Jan 14, 2021 | 6:29 PM

JAKARTA, Indonesia — A strong, shallow earthquake shook Indonesia’s Sulawesi island just after midnight, causing landslides and sending people fleeing from their homes in the nighttime darkness. At least three people had died and 24 were injured, but Indonesian officials said they were still collecting information from devastated areas.

In a video released by the National Disaster Mitigation Agency, a girl trapped in the wreckage of a house cried out for help and said her mother was alive but unable to move out. “Please help me, it’s hurt,” the girl told rescuers, who replied that they desperately wanted to help her.

In the video, the rescuers said an excavator was needed to save them. Other images in the video showed a severed bridge and damaged and even flattened houses. TV stations reported the earthquake damaged part of a hospital and patients were moved to an emergency tent outside.

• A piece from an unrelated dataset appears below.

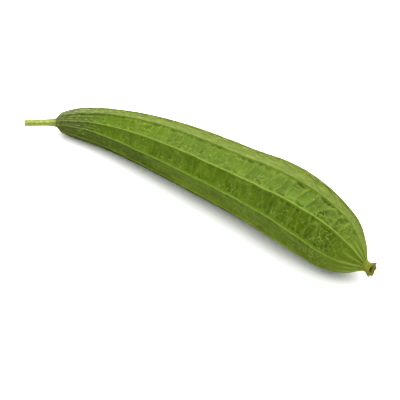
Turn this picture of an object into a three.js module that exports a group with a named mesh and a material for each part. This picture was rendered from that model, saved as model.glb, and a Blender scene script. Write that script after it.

Another video showed a father cried hopeless, asking help from people to save his children buried under tons of his house rubble. “My children there… they are trapped inside, please help,” he cried in panic.

About 2,000 displaced people were evacuated to several temporary shelters. The magnitude 6.2 quake early Friday was centred 36 kilometres (22 miles) south of West Sulawesi province’s Mamuju district, at a depth of 18 kilometres (11 miles), the U.S. Geological Survey said.

At least 62 houses, a public health centre and a military office were damaged in Mamuju and landslides were set off in three locations and blocked a main road connecting Mamuju to the Majene district, said Raditya Jati, the disaster agency’s spokesperson. He said the agency is still collecting data from areas struck by the quake.

On Thursday, a magnitude 5.9 quake hit under the sea in the same region, damaging several homes but causing no apparent casualties.

Indonesia, a vast archipelago of 260 million people, is frequently struck by earthquakes, volcanic eruptions and tsunamis because of its location on the “Ring of Fire,” an arc of volcanoes and fault lines in the Pacific Basin.